● SUPPLIED DATA:
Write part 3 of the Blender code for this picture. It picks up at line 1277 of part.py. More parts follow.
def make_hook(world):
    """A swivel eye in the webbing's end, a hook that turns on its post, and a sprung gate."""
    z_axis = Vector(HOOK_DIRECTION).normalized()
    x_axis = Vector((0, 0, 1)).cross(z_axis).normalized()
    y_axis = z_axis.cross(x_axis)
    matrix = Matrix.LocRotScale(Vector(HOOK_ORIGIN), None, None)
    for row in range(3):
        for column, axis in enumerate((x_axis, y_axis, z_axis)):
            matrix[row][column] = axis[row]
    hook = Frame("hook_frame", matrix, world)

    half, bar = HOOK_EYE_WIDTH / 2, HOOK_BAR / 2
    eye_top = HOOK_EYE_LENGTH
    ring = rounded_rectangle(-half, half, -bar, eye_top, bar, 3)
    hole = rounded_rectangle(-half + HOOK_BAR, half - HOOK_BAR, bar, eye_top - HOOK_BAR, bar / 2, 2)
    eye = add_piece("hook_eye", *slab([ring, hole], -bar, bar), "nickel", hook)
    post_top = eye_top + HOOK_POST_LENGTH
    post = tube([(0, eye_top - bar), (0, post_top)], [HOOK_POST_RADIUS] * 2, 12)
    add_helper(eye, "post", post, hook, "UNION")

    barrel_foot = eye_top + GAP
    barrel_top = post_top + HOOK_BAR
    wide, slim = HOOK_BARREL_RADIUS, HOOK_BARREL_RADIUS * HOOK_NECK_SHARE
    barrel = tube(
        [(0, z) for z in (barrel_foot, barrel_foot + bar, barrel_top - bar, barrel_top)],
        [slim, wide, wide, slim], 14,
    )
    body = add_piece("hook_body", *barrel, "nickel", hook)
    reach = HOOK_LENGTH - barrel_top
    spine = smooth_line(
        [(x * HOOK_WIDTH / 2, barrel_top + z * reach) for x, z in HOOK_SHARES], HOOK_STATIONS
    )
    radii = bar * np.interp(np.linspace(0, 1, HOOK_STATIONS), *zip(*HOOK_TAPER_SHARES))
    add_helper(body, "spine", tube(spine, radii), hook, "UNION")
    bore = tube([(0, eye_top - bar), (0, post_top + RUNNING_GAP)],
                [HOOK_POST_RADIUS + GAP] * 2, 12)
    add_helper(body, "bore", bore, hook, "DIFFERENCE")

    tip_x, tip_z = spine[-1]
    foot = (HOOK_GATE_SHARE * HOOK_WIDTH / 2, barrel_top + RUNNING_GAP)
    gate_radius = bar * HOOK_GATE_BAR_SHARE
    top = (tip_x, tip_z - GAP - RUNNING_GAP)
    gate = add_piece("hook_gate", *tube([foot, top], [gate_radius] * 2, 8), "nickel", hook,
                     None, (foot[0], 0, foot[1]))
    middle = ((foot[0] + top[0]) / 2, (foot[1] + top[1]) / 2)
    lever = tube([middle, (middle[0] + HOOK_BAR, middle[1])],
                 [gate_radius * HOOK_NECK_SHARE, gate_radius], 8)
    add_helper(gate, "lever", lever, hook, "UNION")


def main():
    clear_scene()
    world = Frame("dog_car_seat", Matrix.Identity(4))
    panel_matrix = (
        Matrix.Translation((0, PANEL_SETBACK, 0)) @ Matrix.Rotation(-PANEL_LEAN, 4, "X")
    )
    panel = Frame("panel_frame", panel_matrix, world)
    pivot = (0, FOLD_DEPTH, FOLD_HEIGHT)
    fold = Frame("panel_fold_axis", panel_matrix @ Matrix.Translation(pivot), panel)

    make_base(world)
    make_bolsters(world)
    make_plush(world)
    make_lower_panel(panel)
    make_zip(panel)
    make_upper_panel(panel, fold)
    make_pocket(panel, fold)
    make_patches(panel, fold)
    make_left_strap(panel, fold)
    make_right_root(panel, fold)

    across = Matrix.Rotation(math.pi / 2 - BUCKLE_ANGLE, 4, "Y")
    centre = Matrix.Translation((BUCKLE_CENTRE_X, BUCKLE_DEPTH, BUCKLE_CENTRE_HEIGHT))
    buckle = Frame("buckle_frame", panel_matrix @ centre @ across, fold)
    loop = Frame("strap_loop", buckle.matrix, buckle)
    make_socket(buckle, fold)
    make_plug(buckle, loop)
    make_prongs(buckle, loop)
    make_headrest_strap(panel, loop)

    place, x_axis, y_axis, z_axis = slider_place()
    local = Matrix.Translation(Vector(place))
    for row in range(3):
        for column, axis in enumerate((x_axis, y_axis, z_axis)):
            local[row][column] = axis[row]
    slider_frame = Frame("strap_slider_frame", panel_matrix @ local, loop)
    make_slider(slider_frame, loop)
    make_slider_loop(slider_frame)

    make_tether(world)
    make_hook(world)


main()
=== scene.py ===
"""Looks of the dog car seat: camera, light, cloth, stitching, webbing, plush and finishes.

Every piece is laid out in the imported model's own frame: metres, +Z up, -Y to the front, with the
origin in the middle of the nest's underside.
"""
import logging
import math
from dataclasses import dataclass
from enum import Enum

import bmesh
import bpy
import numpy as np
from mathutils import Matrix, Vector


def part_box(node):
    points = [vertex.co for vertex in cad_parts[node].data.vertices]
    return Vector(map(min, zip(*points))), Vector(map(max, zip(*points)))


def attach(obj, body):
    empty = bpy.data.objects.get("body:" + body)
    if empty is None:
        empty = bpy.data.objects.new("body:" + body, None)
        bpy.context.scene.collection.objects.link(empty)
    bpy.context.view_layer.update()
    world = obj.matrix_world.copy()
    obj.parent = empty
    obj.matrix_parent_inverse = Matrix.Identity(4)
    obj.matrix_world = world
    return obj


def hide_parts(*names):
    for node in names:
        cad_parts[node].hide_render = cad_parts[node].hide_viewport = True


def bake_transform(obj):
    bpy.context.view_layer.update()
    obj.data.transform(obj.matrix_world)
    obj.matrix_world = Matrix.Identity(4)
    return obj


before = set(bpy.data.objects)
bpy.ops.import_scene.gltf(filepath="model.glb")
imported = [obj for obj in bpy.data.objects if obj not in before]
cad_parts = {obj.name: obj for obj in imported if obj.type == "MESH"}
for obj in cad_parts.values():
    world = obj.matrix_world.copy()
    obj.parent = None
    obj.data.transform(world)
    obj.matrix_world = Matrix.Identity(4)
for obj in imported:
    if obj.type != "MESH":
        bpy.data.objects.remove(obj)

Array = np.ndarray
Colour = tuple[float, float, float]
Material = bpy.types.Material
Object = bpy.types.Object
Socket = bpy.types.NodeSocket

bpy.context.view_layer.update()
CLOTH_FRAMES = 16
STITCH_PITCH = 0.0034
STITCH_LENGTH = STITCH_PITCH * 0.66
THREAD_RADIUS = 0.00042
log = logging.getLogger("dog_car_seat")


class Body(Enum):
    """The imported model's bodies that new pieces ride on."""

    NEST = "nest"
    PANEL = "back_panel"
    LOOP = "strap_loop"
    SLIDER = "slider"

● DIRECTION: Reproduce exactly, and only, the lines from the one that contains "place, x_axis, y_axis, z_axis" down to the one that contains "points = [vertex.co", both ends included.

● COMPLETE RESPONSE:
    place, x_axis, y_axis, z_axis = slider_place()
    local = Matrix.Translation(Vector(place))
    for row in range(3):
        for column, axis in enumerate((x_axis, y_axis, z_axis)):
            local[row][column] = axis[row]
    slider_frame = Frame("strap_slider_frame", panel_matrix @ local, loop)
    make_slider(slider_frame, loop)
    make_slider_loop(slider_frame)

    make_tether(world)
    make_hook(world)


main()
=== scene.py ===
"""Looks of the dog car seat: camera, light, cloth, stitching, webbing, plush and finishes.

Every piece is laid out in the imported model's own frame: metres, +Z up, -Y to the front, with the
origin in the middle of the nest's underside.
"""
import logging
import math
from dataclasses import dataclass
from enum import Enum

import bmesh
import bpy
import numpy as np
from mathutils import Matrix, Vector


def part_box(node):
    points = [vertex.co for vertex in cad_parts[node].data.vertices]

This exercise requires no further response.